Enerji Günlüğü - Jeotermal Elektrik Santral Yatırımcıları Derneği (JESDER) Başkan Yardımcısı Mehmet Şişman, Türkiye’yi jeotermalde dünya 4’üncüsü yapan sektörün, desteklerin devamı halinde 1’inci sıraya yükselebileceğini söyledi.
Türkiye’de jeotermal enerji yatırımlarının tarihi, ısıtma amaçlı kullanım merkezli olmak üzere çok daha eskilere gitse de, elektrik üretimi amaçlı jeotermal yatırımları ancak son yıllarda öne çıkmaya başladı. Yenilenebilir enerji kaynaklarını destekleme mekanizması (YEKDEM) sayesinde yeni jeotermal enerji santrali (JES) kurulumlarında Türkiye dünya dördüncülüğüne kadar yükseldi. JESDER çatısı altında bir araya gelen sektördeki yatırımcıların yeni hedefi dünya şampiyonluğu.
YENİ DESTEK MEKANİZMASI ŞART
DÜNYA’dan Hüseyin GÖKÇE’nin haberine göre JESDER Yönetim Kurulu Başkan Yardımcısı Mehmet Şişman, Ankara’da ekonomi ve enerji muhabirleriyle bir araya geldiği toplantıda, sektörde durum ve geleceğe yönelik beklentiler konusunda değerlendirmelerde bulundu. Şişman, halen 1000 MW civarındaki jeotermale dayalı elektrik kapasitesinin, 3 bin MW’ye çıkarılmasını temel hedef olarak belirlediklerini aktardı. Bu seviyeye ulaşmaları halinde Türkiye’nin jeotermalde dünya lideri olacağını belirten Şişman, bunun için ise 2020 yılı sonrasında uygulanacak destek mekanizmasının bilinmesinin şart olduğunu söyledi.
YERLİ, YENİLENEBİLİR, KESİNTİSİZ
Jeotermalin, diğer yenilenebilir enerji kaynaklarından farklı olarak kesintisiz bir kaynak olduğunun altını çizen Mehmet Şişman, “Jeotermal bir kez keşfedilip kullanılmaya başladığında, uzun yıllar boyunca her gün 24 saat istikrarlı elektrik üretimi yapabilme özelliğine sahip.
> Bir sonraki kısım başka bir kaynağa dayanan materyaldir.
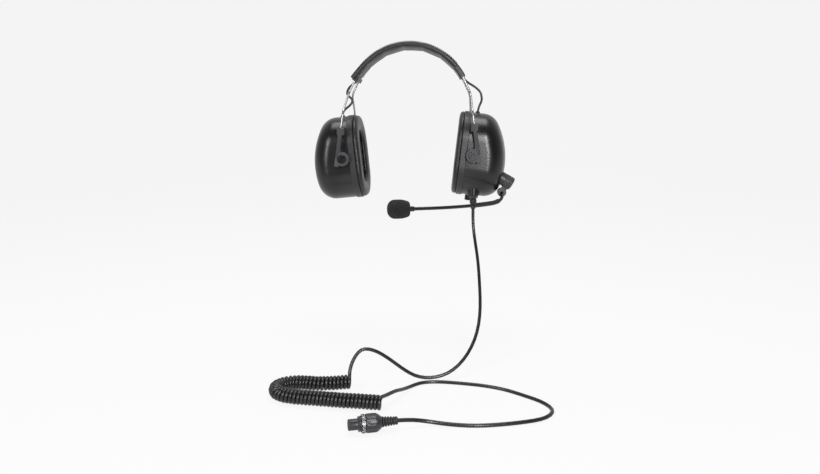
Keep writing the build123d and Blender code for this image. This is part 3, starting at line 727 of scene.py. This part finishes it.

Jeotermal enerji santralleri bu özellikleriyle, hem yerli hem yenilenebilir bir kaynak kullanarak, ağır çevresel etkileri bulunan kömür ve doğalgaza dayalı santraller gibi baz yük elektrik tesisleri konumunda” diye konuştu.
BİR JES İÇİN EN AZ ÜÇ YIL GEREK
Bir santral kurulumu için en az üç yıl gerektiğini ifade eden Şişman, 2020 yılı sonrasında da bu yatırımların devreye girebilmesi için önlemlerin bugünden alınması gerektiğini vurguladı. Devreden kalkacak YEKDEM’in yerine başka bir formül de olabileceğine değinen Mehmet Şişman, “Yeter ki, yatırımların istikrarlı şekilde devamı ve elektrik arz güvenliğinde yerli ve yenilenebilir bir kaynak olan jeotermalin ülke ekonomisine katkısını sürekli kılacak bir model oluşturulsun” dedi.
KAYNAK DA EKİPMAN DA YERLİ
Jeotermalin keşif ve işletme aşamalarının risk ve zorluklar içerdiğinin altını çizen Şişman, fizibilite yanı sıra yatırıma finansman bulabilmek için devletin alım garantisinin şart olduğunu anlattı. JES’lerin Türkiye ekonomisine katkısının 600 milyon dolara ulaştığı bilgisini veren Mehmet Şişman, bunların inşasında yüzde 70 oranında yeril aksam ve ekipman kullanıldığını, yeni düzenlemelerle katkının artarak devam edeceğini söyledi.